TASK REQUIREMENTS =>
Set down, exactly as written, only the lines starting with the one that holds "strap_length = sum(edge.length" and ending with the one that holds "if empty is".

DATA LINES =>

◆ ◆ ◆ ◆ ◆

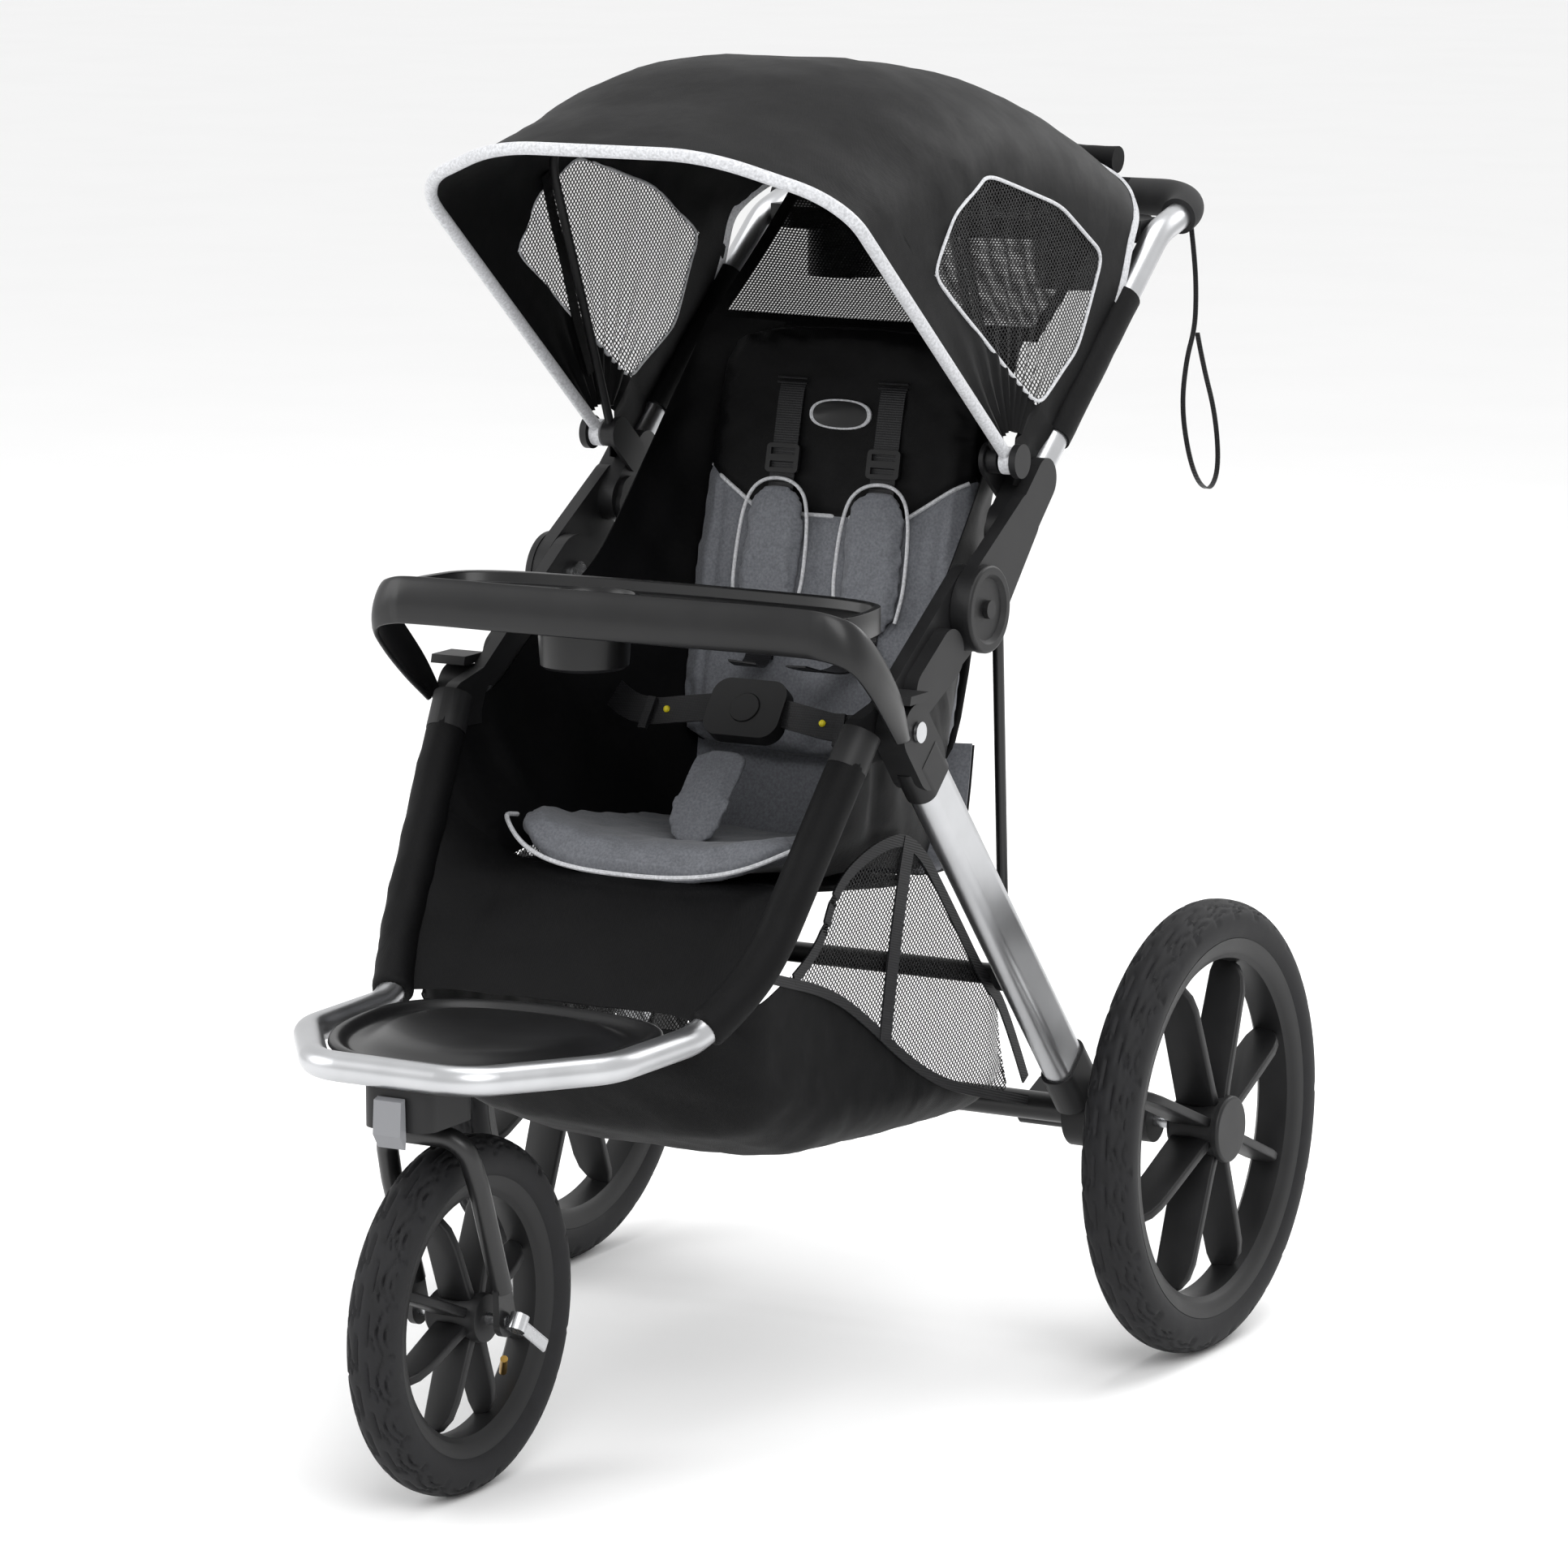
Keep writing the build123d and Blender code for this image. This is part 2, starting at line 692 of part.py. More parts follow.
with BuildPart() as shoulder_straps:
    with BuildSketch(back_plane.offset(PAD_THICK + 0.3)):
        with Locations((STRAP_X, 230)):
            Rectangle(25, 236)
    extrude(amount=2.5)
    mirror(about=Plane.YZ)
save(shoulder_straps, "shoulder_straps")

with BuildPart() as strap_adjusters:
    with BuildSketch(back_plane.offset(PAD_THICK + 3.1)):
        with Locations((STRAP_X, 284)):
            RectangleRounded(33, 26, 4)
            for shift in (-6, 6):
                with Locations((0, shift)):
                    Rectangle(24, 6, mode=Mode.SUBTRACT)
    extrude(amount=4)
    mirror(about=Plane.YZ)
save(strap_adjusters, "strap_adjusters")


# ---------------------------------------------------------------- canopy

def rib_plane(angle):
    """The plane of one canopy rib: sketches are (x, reach from the pivot)."""
    turn = radians(angle)
    return Plane(
        origin=(0, *CANOPY_PIVOT), x_dir=(1, 0, 0), z_dir=(0, -sin(turn), cos(turn))
    )


def rib_points(half, foot, reach):
    """The corners of a rib's arch, from one foot over the top to the other."""
    right = [(half, foot), (half, reach - 60), (half - 105, reach)]
    return right + [(-x, y) for x, y in reversed(right)]


def rib_outline(half, foot, reach):
    """The closed outline of a rib, inside the current sketch."""
    with BuildLine() as outline:
        FilletPolyline(*rib_points(half, foot, reach), radius=RIB_RADII)
        Line((-half, foot), (half, foot))
    make_face(outline.edges())


def make_canopy(name, angles):
    with BuildPart() as panel:
        for angle in angles:
            with BuildSketch(rib_plane(angle)):
                rib_outline(CANOPY_HALF, CANOPY_FOOT_R, CANOPY_RIBS[angle])
        loft()
        for angle in angles:
            with BuildSketch(rib_plane(angle)):
                rib_outline(
                    CANOPY_HALF - CANOPY_SKIN, CANOPY_FOOT_R - 12, CANOPY_RIBS[angle] - CANOPY_SKIN
                )
        loft(mode=Mode.SUBTRACT)
    save(panel, name)


make_canopy("canopy_front_panel", (139.5, 126.5, 112))
make_canopy("canopy_mid_panel", (112, 90))
make_canopy("canopy_rear_panel", (90, 62, 37))


# Mesh wall between the canopy's rear edge and the top of the seat back
mesh_foot = (297, 925)
mesh_run = Vector(0, 468, 1024) - Vector(0, *mesh_foot)
with BuildPart() as canopy_rear_mesh:
    with BuildSketch(Plane(origin=(0, *mesh_foot), x_dir=(1, 0, 0), z_dir=mesh_run)):
        Rectangle(340, CANOPY_SKIN)
    extrude(amount=mesh_run.length)
save(canopy_rear_mesh, "canopy_rear_mesh")


def make_bow(name, angle, half, reach, radius, eye_from, eye_to, eye_r):
    """A bow along a rib, with an eye round the canopy pivot at each end."""
    with BuildPart() as bow:
        with BuildLine(rib_plane(angle)):
            FilletPolyline(*rib_points(half, eye_r - 2, reach), radius=RIB_RADII)
        with BuildSketch(Plane(
            origin=rib_plane(angle).from_local_coords((half, eye_r - 2, 0)),
            z_dir=rib_plane(angle).y_dir,
        )):
            Circle(radius)
        sweep()
        for sign in (1, -1):
            cross_pin(CANOPY_PIVOT, eye_r, sign * eye_from, sign * eye_to)
        cross_bore(CANOPY_PIVOT, 5 + RUNNING, -230, 230)
    save(bow, name)


make_bow("canopy_brim", 140.5, 206, 443, BRIM_R, 201, 211, 12)
make_bow("canopy_mid_bow", 112, 193.5, 352, 4, 188.6, 198.6, 12)

# ---------------------------------------------------------------- child tray

with BuildPart() as child_tray:
    with BuildSketch(Plane.XY.offset(TRAY_Z[0])):
        with BuildLine():
            Line((-TRAY_HALF, -96), (-TRAY_HALF, -112))
            ThreePointArc((-TRAY_HALF, -112), (-227, -139), (-200, -146))
            ThreePointArc((-200, -146), (0, TRAY_FRONT_Y), (200, -146))
            ThreePointArc((200, -146), (227, -139), (TRAY_HALF, -112))
            Line((TRAY_HALF, -112), (TRAY_HALF, -96))
            Line((TRAY_HALF, -96), (TRAY_HALF - 28, -96))
            ThreePointArc((TRAY_HALF - 28, -96), (200, -103), (172, -104))
            ThreePointArc((172, -104), (0, -126), (-172, -104))
            ThreePointArc((-172, -104), (-200, -103), (-TRAY_HALF + 28, -96))
            Line((-TRAY_HALF + 28, -96), (-TRAY_HALF, -96))
        make_face()
    extrude(amount=TRAY_Z[1] - TRAY_Z[0])
    fillet(child_tray.edges().group_by(Axis.Z)[-1], 3)
    for sign in (1, -1):
        with BuildSketch(side(sign * TRAY_ARM_X - 11)):
            with BuildLine():
                Polyline(
                    (-146, 676), (-97, 676), (-42, 634), (-70, 634), (-146, 676)
                )
            make_face()
        extrude(amount=22)
    with BuildSketch(Plane.XY.offset(TRAY_Z[0] - 30)):
        with Locations(TRAY_CUP):
            Circle(TRAY_CUP_R)
    extrude(amount=TRAY_Z[1] - TRAY_Z[0] + 26)
    with BuildSketch(Plane.XY.offset(TRAY_Z[0] - 27)):
        with Locations(TRAY_CUP):
            Circle(TRAY_CUP_R - 3.5)
    extrude(amount=TRAY_Z[1] - TRAY_Z[0] + 30, mode=Mode.SUBTRACT)
save(child_tray, "child_tray")

# Sockets on the elbows: the left one is the tray's hinge, the right one its latch
with BuildPart() as tray_sockets:
    with BuildSketch(side(ARM_SPLIT_X - 0.3)):
        Polygon((-74, 626), (-38, 626), (-40, 633.5), (-72, 633.5), align=None)
    extrude(amount=34)
    mirror(about=Plane.YZ)
save(tray_sockets, "tray_sockets")

# ---------------------------------------------------------------- wrist strap

strap_route = [
    (203.5, 521, 978),
    (205, 527, 945),
    (205.5, 529, 912),
    (205, 527.5, 884),
    (204.5, 512, 858),
    (204, 504, 816),
    (205, 517, 770),
    (206, 537, 741),
    (206.5, 562, 732),
    (206, 580, 752),
    (205.5, 572, 802),
    (205, 546, 849),
    (205, 533, 880),
]
strap_radii = []
for before, corner, after in zip(strap_route, strap_route[1:], strap_route[2:]):
    run_in = Vector(*corner) - Vector(*before)
    run_out = Vector(*after) - Vector(*corner)
    half_turn = radians(run_in.get_angle(run_out) / 2)
    strap_radii.append(0.45 * min(run_in.length, run_out.length) / tan(half_turn))
print("wrist strap radii:", [round(radius, 1) for radius in strap_radii])

with BuildPart() as wrist_strap:
    with BuildLine() as strap_line:
        FilletPolyline(*strap_route, radius=strap_radii)
    with BuildSketch(along(strap_route[0], strap_route[1])):
        Circle(STRAP_CORD_R)
    sweep()
strap_length = sum(edge.length for edge in strap_line.edges())
print("wrist strap length:", round(strap_length, 1))
print("wrist strap volume ratio:", wrist_strap.part.volume / (pi * STRAP_CORD_R**2 * strap_length))
save(wrist_strap, "wrist_strap")
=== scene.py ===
"""A three-wheeled jogging stroller: its soft goods, treads, mouldings and finishes, built round a fixed frame."""

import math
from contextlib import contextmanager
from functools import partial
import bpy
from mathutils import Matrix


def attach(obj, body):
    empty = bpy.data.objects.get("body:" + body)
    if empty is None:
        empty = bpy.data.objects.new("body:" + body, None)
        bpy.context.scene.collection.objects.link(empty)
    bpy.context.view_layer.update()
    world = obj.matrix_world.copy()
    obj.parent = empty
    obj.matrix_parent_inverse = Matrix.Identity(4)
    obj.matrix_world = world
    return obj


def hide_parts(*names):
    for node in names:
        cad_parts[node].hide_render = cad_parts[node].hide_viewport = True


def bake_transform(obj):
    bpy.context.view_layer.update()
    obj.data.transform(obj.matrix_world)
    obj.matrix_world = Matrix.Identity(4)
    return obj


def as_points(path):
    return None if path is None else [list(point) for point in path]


bl_info = {
    "name": "Jogging Stroller",
    "version": (1, 0, 0),
    "blender": (4, 5, 0),
    "location": "View3D > Sidebar > Stroller",
    "description": "Builds the fabric, foam, rubber and finishes of a folding jogging stroller",
    "category": "Object",
}

import bmesh
import bpy
from mathutils import Matrix, Vector, noise

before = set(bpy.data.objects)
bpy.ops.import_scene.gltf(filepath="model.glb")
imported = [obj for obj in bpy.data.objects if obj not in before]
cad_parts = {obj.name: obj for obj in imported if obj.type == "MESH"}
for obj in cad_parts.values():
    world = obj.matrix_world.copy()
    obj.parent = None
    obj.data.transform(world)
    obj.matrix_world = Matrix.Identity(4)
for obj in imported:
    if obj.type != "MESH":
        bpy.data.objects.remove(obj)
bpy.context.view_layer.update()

MM = 0.001
MERGE = 0.000001
SIDES = (1, -1)

# Side-view places in millimetres (y, z), as the frame has them
SEAT_FRONT = (-105, 462)
SEAT_TILT = math.radians(7.6)
BACK_FOOT = (187, 500)
BACK_LEAN = math.radians(13.3)

# Thread directions that cross on a sheet that faces sideways, forwards or up
WARP = (0.8, 1, 1)
WEFT = (0.8, 1, -1)

BLADES = 8
TREAD_PITCH = 42

SOFT_RAMP = (0.3, 0.7)
SHEEN_ROUGHNESS = 0.45
COAT_ROUGHNESS = 0.12

# Wheels, in millimetres: centre, tyre radius and width, rim radius and half width, half a blade's depth, hub
# radius and half width, and the way along x that the outer face looks
WHEELS = {
    "front": ((0, -407, 149.5), 149.5, 45, 112.3, 18, 15, 21, 26, 1),
    "rear_left": ((331, 298, 202.5), 202.5, 49, 163.3, 21, 19, 27, 24, 1),
    "rear_right": ((-331, 298, 202.5), 202.5, 49, 163.3, 21, 19, 27, 24, -1),
}


# ------------------------------------------------------------------ sizes and colours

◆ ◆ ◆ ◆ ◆

RESULT OF THE TASK =>
strap_length = sum(edge.length for edge in strap_line.edges())
print("wrist strap length:", round(strap_length, 1))
print("wrist strap volume ratio:", wrist_strap.part.volume / (pi * STRAP_CORD_R**2 * strap_length))
save(wrist_strap, "wrist_strap")
=== scene.py ===
"""A three-wheeled jogging stroller: its soft goods, treads, mouldings and finishes, built round a fixed frame."""

import math
from contextlib import contextmanager
from functools import partial
import bpy
from mathutils import Matrix


def attach(obj, body):
    empty = bpy.data.objects.get("body:" + body)
    if empty is None:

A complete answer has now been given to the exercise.